On Saturdays, I’m going to start writing my thoughts on sermons I hear. Today’s entry was inspired by Betsy Nichols’ sermon given at Irving Bible Church titled “Redirecting the Way We Work.”

My friend looked me dead in the eye. There was a LONG pause. An uncomfortably long pause.


…in the *hell*…

…are you wanting to continue to pastor in a church?”

My friend had walked with me through a lot and knew my story well. He knew that my first ministry drained me and my family as we went through a difficult time. Very poor financial management (or possibly very excellent financial mismanagement) and trying to fix it wore us out over time. We wound up leaving a ministry we loved and helped recover that 501(c)(3)’s good name…but it drained us in a myriad of ways.
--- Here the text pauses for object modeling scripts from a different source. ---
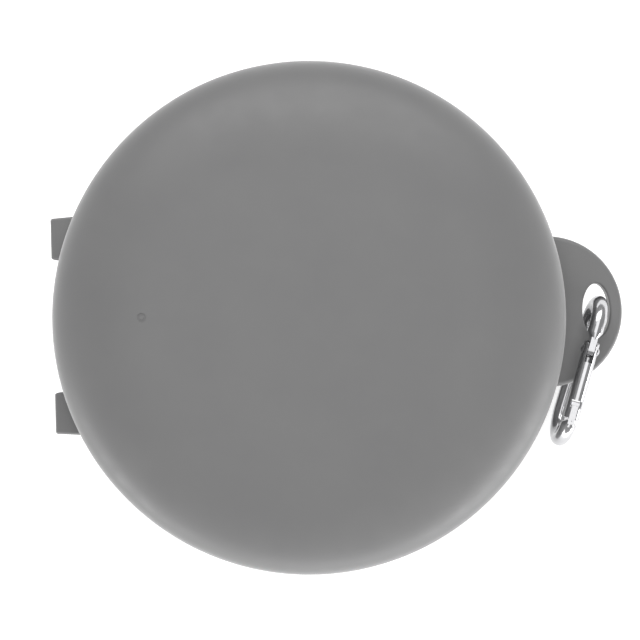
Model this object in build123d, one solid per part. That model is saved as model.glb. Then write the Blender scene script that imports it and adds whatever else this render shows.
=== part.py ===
from build123d import *
import os
from math import atan2, cos, radians, sin

# Closed clamshell travel bowl: two shallow silicone bowls hinged face to face, a round
# carrying tab on the lower one and a small steel snap hook clipped through the tab.
# Frame: origin at the centre of the lower base, on the floor. +X runs to the tab,
# Y runs along the hinge, +Z is up. Millimetres throughout.

# ---- bowls ----
BOWL_RADIUS = 80.0
BOWL_DEPTH = 24.0            # base to the seam between the two bowls
BASE_RADIUS = 50.0           # flat part of the base
SHOULDER_RISE = 13.0         # height taken by the rounded shoulder
WALL = 2.5
SEAM_GAP = 0.3               # shared evenly between the two rims
RIM_WIDTH = 4.8
RIM_HEIGHT = 5.0
RIM_TAPER = 2.6
RIM_ROUND = 0.8
GATE_MARK = (-50.6, 1.3)     # moulding gate, on the hinge side of the base
GATE_MARK_RADIUS = 1.4
GATE_MARK_DEPTH = 0.25
GATE_NUB_RADIUS = 0.6

# ---- seal between the rims ----
SEAL_RADIUS = 77.5
SEAL_WIDTH = 1.6
SEAL_SEAT = 1.8              # depth of the groove that holds it in the upper rim
SEAL_REACH = 1.2             # how far it stands out of the upper rim
SEAL_SLACK = 0.05
GROOVE_WIDTH = 2.4           # matching groove in the lower rim
GROOVE_DEPTH = 1.6

# ---- carrying tab ----
TAB_CENTRE_X = 76.0
TAB_RADIUS = 24.2
TAB_TOP = 23.6
TAB_THICK = 4.6
TAB_ROUND = 1.3
SLOT_X = 91.8
SLOT_HALF_X = 4.4
SLOT_HALF_Y = 8.6
SLOT_ROUND = 0.6

# ---- hinge ----
HINGE_X = -80.3
HINGE_MIDDLE_Y = -0.6        # the two lugs sit a little off the middle
LUG_Y = 27.6                 # centre of each lug from their middle
LUG_LENGTH = 13.0
KNUCKLE_RADIUS = 1.55
TONGUE_WIDTH = 6.0
TONGUE_SIDE_GAP = 0.3
WEB_BOTTOM = 1.85            # web joining the two cheeks, heights above the seam
WEB_TOP = 3.8
WEB_FACE_BACK = 0.7          # how far the web's top edge stands back from the knuckle
LUG_ROUND = 1.0
LUG_TAPER = 0.9              # extra width at the root
LUG_CORNER = (1.3, 0.8)
LUG_END_CHAMFER = 0.6
PIN_RADIUS = 0.65
PIN_LENGTH = 12.6
PIN_GRIP = 0.01
PIN_PLAY = 0.05

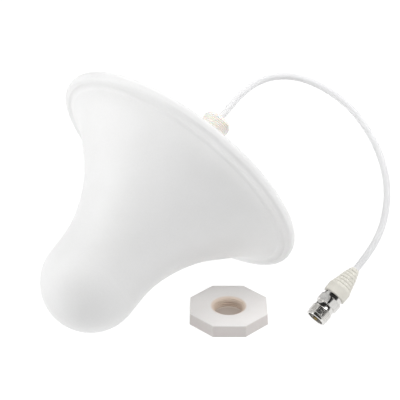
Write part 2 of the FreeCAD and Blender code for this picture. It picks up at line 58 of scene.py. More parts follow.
# ---- light ---------------------------------------------------------------------------------------
SOFT_BOX_AIM = Vector((0, 0, 0.05))
SOFT_BOXES = [               # name, place, diameter and power
    ("top", (0.15, -0.10, 1.50), 1.1, 4.6),
    ("left", (-0.75, 0.65, 0.95), 0.8, 6.4),
    ("low_left", (-0.90, 0.90, 0.35), 0.8, 3.7),
    ("back", (0.90, 0.80, 1.00), 0.8, 4.8),
    ("front", (-0.52, -0.44, 1.50), 0.8, 7.2),
    ("right", (0.55, -0.95, 0.90), 0.8, 4.6),
    ("right_back", (1.03, -0.50, 1.13), 0.8, 7.0),
]
UNREFLECTED = ("front", "top")   # soft boxes that glossy surfaces don't mirror
NUT_SPOTS = [                # place from the nut, and power
    ((0.00, -0.90, 1.15), 9.0),
    ((0.15, -1.05, 0.80), 7.0),
    ((0.50, -0.90, 0.75), 5.5),
    ((-1.00, -0.03, 0.95), 17.0),
]
NUT_SPOT_ANGLE = math.radians(4.4)
NUT_SPOT_R = 0.04
WORLD_HORIZON = 1.0          # strength of the sky at the table's level
WORLD_ABOVE = 0.03           # and higher up
WORLD_FADE = (0.02, 0.16)    # between these heights on a sphere of radius 1

# ---- table ---------------------------------------------------------------------------------------
FLOOR_R = 8
FLOOR_DROP = 0.05 * MM       # how far it lies below the object
FLOOR_TONES = ((0.13, 0.13, 0.13), (0.12, 0.12, 0.12))
FLOOR_CLOUD = 0.5            # size of its cloudy tone
FLOOR_ROUGHNESS = 0.9
FLOOR_GLOW = 0.93
NUT_SHADE = (11 * MM, 17 * MM)   # it is shaded within the first radius about the nut, up to the second
NUT_SHADE_GLOW = 0.26
NUT_SHADE_TONE = (1.0, 0.80, 0.66)
NUT_SHADE_LIFT = 6 * MM      # the shade is gone when the nut is this high
NUT_SHADE_FULL = 0.1 * MM    # and it is full below this height

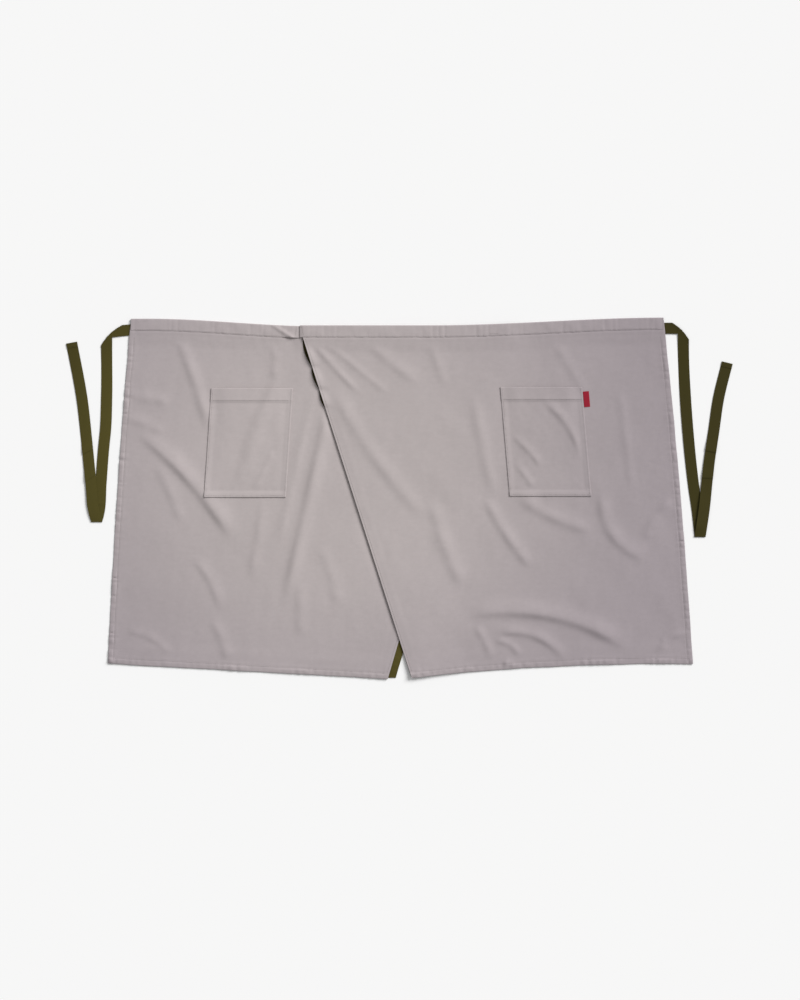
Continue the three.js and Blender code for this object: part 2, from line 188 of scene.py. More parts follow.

He also knew that I’d been rocked by extreme legalism in a part-time job that I had in seminary. It’s hard teaching a lifestyle of grace in an environment where well-intentioned legalism is part of their culture. Again, ministry was great…but we were drained and glad to graduate seminary with a job that was a much better fit for where I was spiritually.

He also knew that I’d been part of church that got rocked by sexual sin from someone in leadership. I loved the people of that church deeply so it was a joy to serve. But make no mistake, there were some very long a difficult years in the aftermath. My leaving that church was under loving and amiable circumstances but there were some deep and difficult things that no one will ever know about that took a toll.
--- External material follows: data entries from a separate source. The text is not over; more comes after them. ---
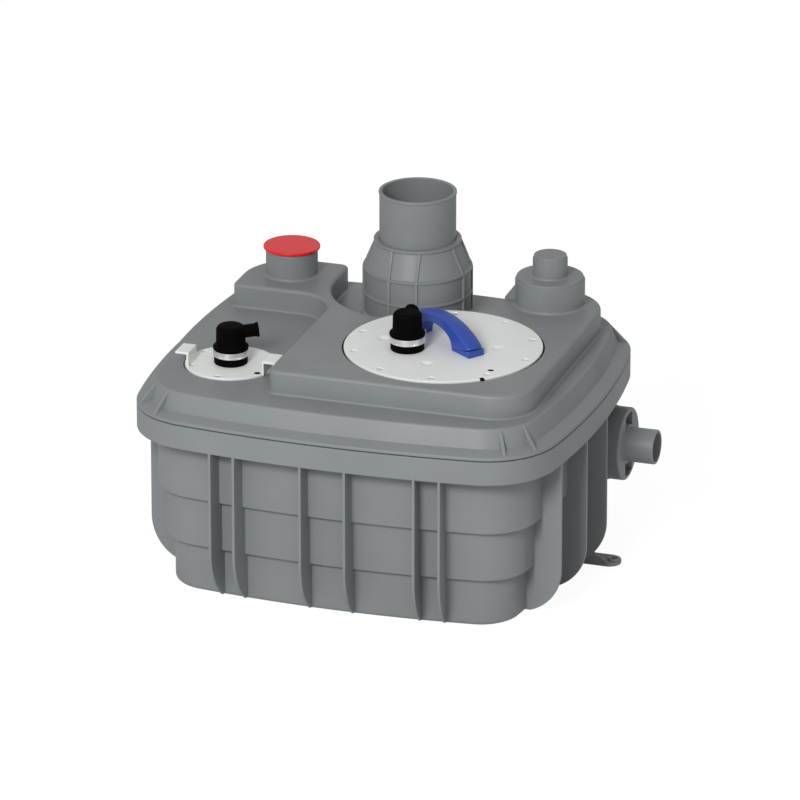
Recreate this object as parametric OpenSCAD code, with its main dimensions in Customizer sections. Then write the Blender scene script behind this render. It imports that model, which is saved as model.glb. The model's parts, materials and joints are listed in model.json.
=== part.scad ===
// Sewage lifting station: a moulded tank with a lift-out pump, a level sensor,
// a vertical inlet, a vent and a side discharge with a non-return valve.
// Origin: middle of the tank on the floor. X right, Y to the rear, Z up. Millimetres.

/* [Tank] */
// Width of the rim, left to right
rim_w = 640; // [610:1:720]
// Depth of the rim, front to rear
rim_d = 570; // [566:1:640]
// Corner radius of the rim
rim_r = 105; // [85:1:125]
// How far the front and the rear bow out
front_bow = 30; // [20:1:40]
// How far each side bows out
side_bow = 33; // [22:1:44]
// Height of the seam between tank and lid
seam_z = 265; // [255:1:300]
// Height of the rim band
band_h = 35; // [28:1:45]
// Wall of the tank
tank_t = 5; // [4:0.5:6]
// How far the upper tier stands behind the band
wall_in = 29; // [24:1:34]
// How far each lower tier steps in at the front and the rear
tier_step = 8; // [5:0.5:10]
// How far each lower tier steps in at the sides
side_step = 12; // [10:0.5:14]
// Height of the step under the upper tier
tier_1_z = 145; // [130:1:155]
// Height of the step under the middle tier
tier_2_z = 71; // [60:1:85]
// Thickness of the stiffening fins
fin_t = 4; // [3:0.5:6]
// Height at which the fins start to curve in
fin_curve_z = 80; // [60:1:100]
// Distance between the two middle fins
fin_gap_mid = 65; // [50:1:80]
// Distance between the fins of an outer pair
fin_gap_pair = 36; // [25:1:45]
// Distance of the outer pairs from the middle
fin_pair_x = 150; // [135:1:160]
// Distance between the fins of a side
fin_gap_side = 94; // [80:1:100]

/* [Floor lugs] */
// How far a lug reaches beyond the tank wall
lug_reach = 68; // [56:1:80]
// Width of a lug
lug_w = 34; // [28:1:45]
// Thickness of a lug
lug_t = 5; // [4:0.5:8]
// Diameter of the fixing hole
lug_hole_d = 9; // [6:0.5:11]
// Height of the collar around the fixing hole
lug_collar_h = 8; // [6:0.5:12]
// How far the fixing hole lies in from the tip of the lug
lug_hole_in = 10; // [8:1:16]
// How far the lugs stand behind the middle
lug_y = 52; // [40:1:70]

/* [Lid] */
// Wall of the lid
lid_t = 4; // [3:0.5:5]
// Thickness of the flat edge of the lid
lid_edge_t = 5; // [4:0.5:7]
// Width of the sloping ledge around the lid
ledge_w = 18; // [14:1:22]
// Rise of the ledge towards the skirt
ledge_rise = 7; // [4:0.5:9]
// Height of the low deck above the seam
low_deck_h = 38; // [32:1:48]
// How far the skirt leans in
skirt_run = 10; // [6:1:14]
// Height of the raised deck above the low deck
raised_deck_h = 35; // [28:1:45]
// Length of a corner gusset beyond the skirt foot
gusset_l = 16; // [11:1:17]
// Thickness of a corner gusset
gusset_t = 5; // [3:0.5:6]

/* [Inlet] */
// Outer diameter of the inlet pipe
inlet_od = 110; // [100:1:112]
// Wall of the inlet pipe
inlet_t = 4.5; // [3:0.5:5.5]
// Diameter of the sleeve around the foot of the pipe
sleeve_d = 153; // [148:1:155]
// Height of the cylindrical part of the sleeve
sleeve_h = 71; // [60:1:80]
// Height of the cone above it
cone_h = 43; // [30:1:50]
// Height of the free end of the pipe above the cone
pipe_free_h = 71; // [60:1:90]
// How far the ribs of the sleeve stand out
sleeve_rib_h = 2.5; // [1.5:0.5:3]
// Thickness of a rib of the sleeve
sleeve_rib_t = 4.5; // [3:0.5:6]
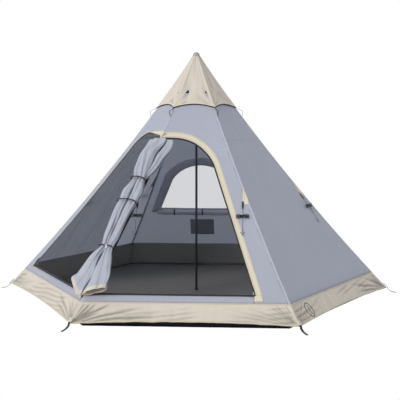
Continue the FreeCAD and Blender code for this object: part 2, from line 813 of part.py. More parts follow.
def make_rolls():
    for label, sign in (("front_door_roll", 1), ("left_door_roll", -1)):
        rings = []
        for height, radius in ROLL_SHAPE:
            here, level, normal, downhill = ridge_axes(height)
            centre = here + level * sign * (radius + 1) + normal * (radius + ROLL_LIFT)
            rings.append(Part.Wire(Part.Circle(centre, downhill, radius).toShape()))
        feature(label, Part.makeLoft(rings, True, True))
    ties = []
    radius_at = dict(ROLL_SHAPE)
    for height in TIE_HEIGHTS:
        here, level, normal, downhill = ridge_axes(height)
        radius = radius_at[height]
        half, deep = 2 * radius + 4, 2 * radius + 5
        outer = Part.makeBox(2 * half + 5, deep + 5, 12, Vector(-half - 2.5, -2.5, 0))
        inner = Part.makeBox(2 * half, deep, 20, Vector(-half, 0, -4))
        loop = outer.cut(inner)
        loop.Placement = Placement(here + normal * (ROLL_LIFT - 2.5) - downhill * 6,
                                   Rotation(level, normal, downhill, "ZXY"))
        ties.append(loop)
    feature("door_ties", Part.makeCompound(ties))


# ---------------------------------------------------------------- sliders and cable port

SLIDER_LIFT = 0.8
SIDE_SLIDER_LOW = 310
SIDE_SLIDER_HIGH = 760

def make_slider(label, face, start, toward):
    """Zip slider with a cord pull, at (side, height) on a wall and pointing along its zip."""
    here = on_wall(face, start[0], start[1], SLIDER_LIFT)
    there = on_wall(face, toward[0], toward[1], SLIDER_LIFT)
    along = (there - here).normalize()
    normal = on_wall(face, start[0], start[1], 10) - on_wall(face, start[0], start[1], 0)
    across = normal.cross(along).normalize()
    normal = along.cross(across).normalize()
    slider = Part.makeBox(24, 8, 4, Vector(-12, -4, 0))
    slider = slider.fuse(Part.makeBox(12, 3, 3, Vector(-6, -1.5, 4)))
    slider = slider.fuse(Part.makeBox(4, 7, 2.5, Vector(5, -3.5, 3.9)))
    slider = slider.fuse(Part.makeBox(40, 7, 1.6, Vector(7, -3.5, 4.2)))
    slider.Placement = Placement(here, Rotation(along * -1, across * -1, normal, "ZXY"))
    feature(label, slider.removeSplitter())
    print(label, [round(value, 4) for value in along], "%.1f" % (there - here).Length)


def make_sliders():
    inset = size("dims.zip_width / 2")
    sill = size("dims.sill_height") + inset
    foot = size("dims.front_foot")
    shoulder = size("dims.front_shoulder_side")
    low, high = size("dims.sill_height"), size("dims.front_shoulder_up")

    def right_edge(height):
        return foot + (shoulder - foot) * (height - low) / (high - low) - inset

    make_slider("front_sill_slider", FACES["front"], (520, sill), (-560, sill))
    make_slider("front_side_slider", FACES["front"], (right_edge(SIDE_SLIDER_LOW), SIDE_SLIDER_LOW),
                (right_edge(SIDE_SLIDER_HIGH), SIDE_SLIDER_HIGH))
    left_foot, left_shoulder = size("dims.left_foot"), size("dims.left_shoulder_side")
    left_high = size("dims.left_shoulder_up")

    def left_edge(height):
        return -(left_foot + (left_shoulder - left_foot) * (height - low) / (left_high - low)) + inset

    make_slider("left_sill_slider", FACES["front_left"], (-640, sill), (440, sill))
    make_slider("left_side_slider", FACES["front_left"], (left_edge(SIDE_SLIDER_LOW), SIDE_SLIDER_LOW),
                (left_edge(SIDE_SLIDER_HIGH), SIDE_SLIDER_HIGH))


def make_cable_port():
    """Plain sewn ring round the cable hole in the front right skirt."""
    ring = keep(doc.addObject("Part::Torus", "cable_port"), "cable_port")
    ring.setExpression("Radius1", "dims.port_radius")
    ring.setExpression("Radius2", "dims.port_cord")
    face = FACES["front_right"]
    side, height = size("dims.port_side"), size("dims.port_up")
    centre = on_wall(face, side, height, size("dims.port_cord") + 0.4)
    normal = on_wall(face, side, height, 10) - on_wall(face, side, height, 0)
    ring.Placement = Placement(centre, Rotation(Vector(0, 0, 1), normal))


def check_all():
    """Every object computed and every sub-part a valid, solid shape."""
    doc.recompute()
    for item in doc.Objects:
        if "Invalid" in item.State or "Error" in item.State:
            raise ValueError("%s failed: %s" % (item.Label, item.State))
    for item in nodes:
        shape = item.Shape
        if shape.isNull() or not shape.isValid() or not shape.Solids:
            raise ValueError("%s has no valid solid" % item.Label)


def export_all():
    os.makedirs("parts", exist_ok=True)
    for item in nodes:
        item.Shape.exportStep("parts/%s.step" % item.Label)
        box = item.Shape.BoundBox
        print("%-22s %2d solids %9.0f mm3  z %.1f..%.1f" % (
            item.Label, len(item.Shape.Solids), item.Shape.Volume, box.ZMin, box.ZMax))
    print(len(nodes), "nodes")


make_walls()
make_skirts()
make_doors()
make_window()
make_groundsheet()
make_cap()
make_vent_mesh()
make_pole()
make_cap_fastenings()
make_guy_points()
make_peg_straps()
make_guy_lines()
make_rolls()
make_sliders()
make_cable_port()
check_all()
export_all()
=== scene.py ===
import math

import bpy
import numpy as np
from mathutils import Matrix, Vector, noise
from mathutils.geometry import delaunay_2d_cdt
from mathutils.kdtree import KDTree


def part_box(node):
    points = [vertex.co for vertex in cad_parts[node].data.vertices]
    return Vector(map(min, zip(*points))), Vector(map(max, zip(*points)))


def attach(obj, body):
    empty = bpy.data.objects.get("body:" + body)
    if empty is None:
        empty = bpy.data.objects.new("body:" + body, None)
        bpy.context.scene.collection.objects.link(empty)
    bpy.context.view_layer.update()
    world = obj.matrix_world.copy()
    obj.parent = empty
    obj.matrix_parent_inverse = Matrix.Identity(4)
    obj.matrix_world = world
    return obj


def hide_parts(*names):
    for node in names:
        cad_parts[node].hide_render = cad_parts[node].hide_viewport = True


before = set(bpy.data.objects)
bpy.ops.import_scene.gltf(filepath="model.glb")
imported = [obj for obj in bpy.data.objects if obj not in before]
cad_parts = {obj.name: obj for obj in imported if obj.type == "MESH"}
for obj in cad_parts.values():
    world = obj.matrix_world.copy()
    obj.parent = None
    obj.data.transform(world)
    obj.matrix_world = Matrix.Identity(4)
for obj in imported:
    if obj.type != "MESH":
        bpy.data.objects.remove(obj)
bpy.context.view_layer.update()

# ---------------------------------------------------------------- the tent's geometry, in metres
# Walls share one hollow profile: an arc in the vertical plane through the middle of each wall.
WALL_RADIUS = 18.750
CENTRE_OUT = 16.036
CENTRE_UP = 11.995
HALF_FACE = math.cos(math.radians(30))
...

He also knew that I had this pipe dream of opening a “great, good place” that would draw people who will never come to a church out of their suburban cocoons and help them see a Kingdom lifestyle could be possible. An entrepreneurial mission in the form of a pub. I say pipe dream because, well, it all fell through when I discovered who I am…and who I am is not strong in being a missional entrepreneur.

My answer was one that I’ve used over the years. It was an honest one, too. One that I stole from the author Stephen King when he was asked why he wrote horror stories. People would ask me why I was a youth pastor:

“Why do you assume I have a choice?”

Now I was getting to use that answer because “who I am” was morphing from a love for teenagers to a love for people being on mission for the Kingdom. And a love for the church who God tends to use doing that very thing, no matter if we screw up with money, legalism, sex or in limbo between who you were and who you are.

I had come to realize that “who I am” would have much greater benefits for the Kingdom if I spend my time helping people use their gifts and talents and passions and abilities to show their worlds the love and character of God. That’s why these words from Betsy were such a great reminder of my time trying to figure it out:

(after a story about a business with Christian leaders who gave generously to a dying woman who hadn’t been there long just to show her love and the character of God) That is so the heart of God. That is so people using what God has given them to bless the people around them. What will that look like for you? Who you are and how you live matters, because our mission matters to the world.

It so happens that my gifts and talents and passions and abilities are pastoral…and I can use them to disciple others…

…to be missional where they are where God has placed them.

One of the best ways answer Betsy’s question of “What will that look like for you?” is to look at where you are and figure out how to apply Hugh Halter & Matt Smay’s (in their book “The Tangible Kingdom,” a long-time recommendation here at The Diner) moment-by-moment approach to Kingdom living: “You see, transformation is limited when all we do is write checks for global missions. True transformation happens only when God’s heart becomes a habit in our normal community.”

The way they recommend doing that is through…

…benevolent actions (simply finding ways to show love practically)
…giving sacrificially
…and blessing those around us spontaneously.

And doing those things in such a way as they become habits in our moment-by-moment. Those things, done in integrity, in this world we’re put in together with folks at work, school or play, will show a world that is hungry for Christ (even if they don’t know it yet) His love and His Kingdom. Again, Betsy sums it up:

Don’t you know that our culture is hungry for people to live in integrity? To be a marketplace where we know you are working for my good and I am working for yours. I’m not exploiting you. I realize we’re in this together. This is what God has called us to. Men and women of God, this is the table we are supposed to set for the world…to show them what it looks like to do this right.”

So, when your good friends look you in the eye, with a long pause, with an uncomfortably long pause, and ask you why in the *hell* you’re doing what you’re doing…


…it’s because you have no other choice.

Because a hungry world needs what you bring, man.

So set that table for the world with benevolent actions, sacrificial giving and spontaneous blessings. And do it right…you won’t regret it.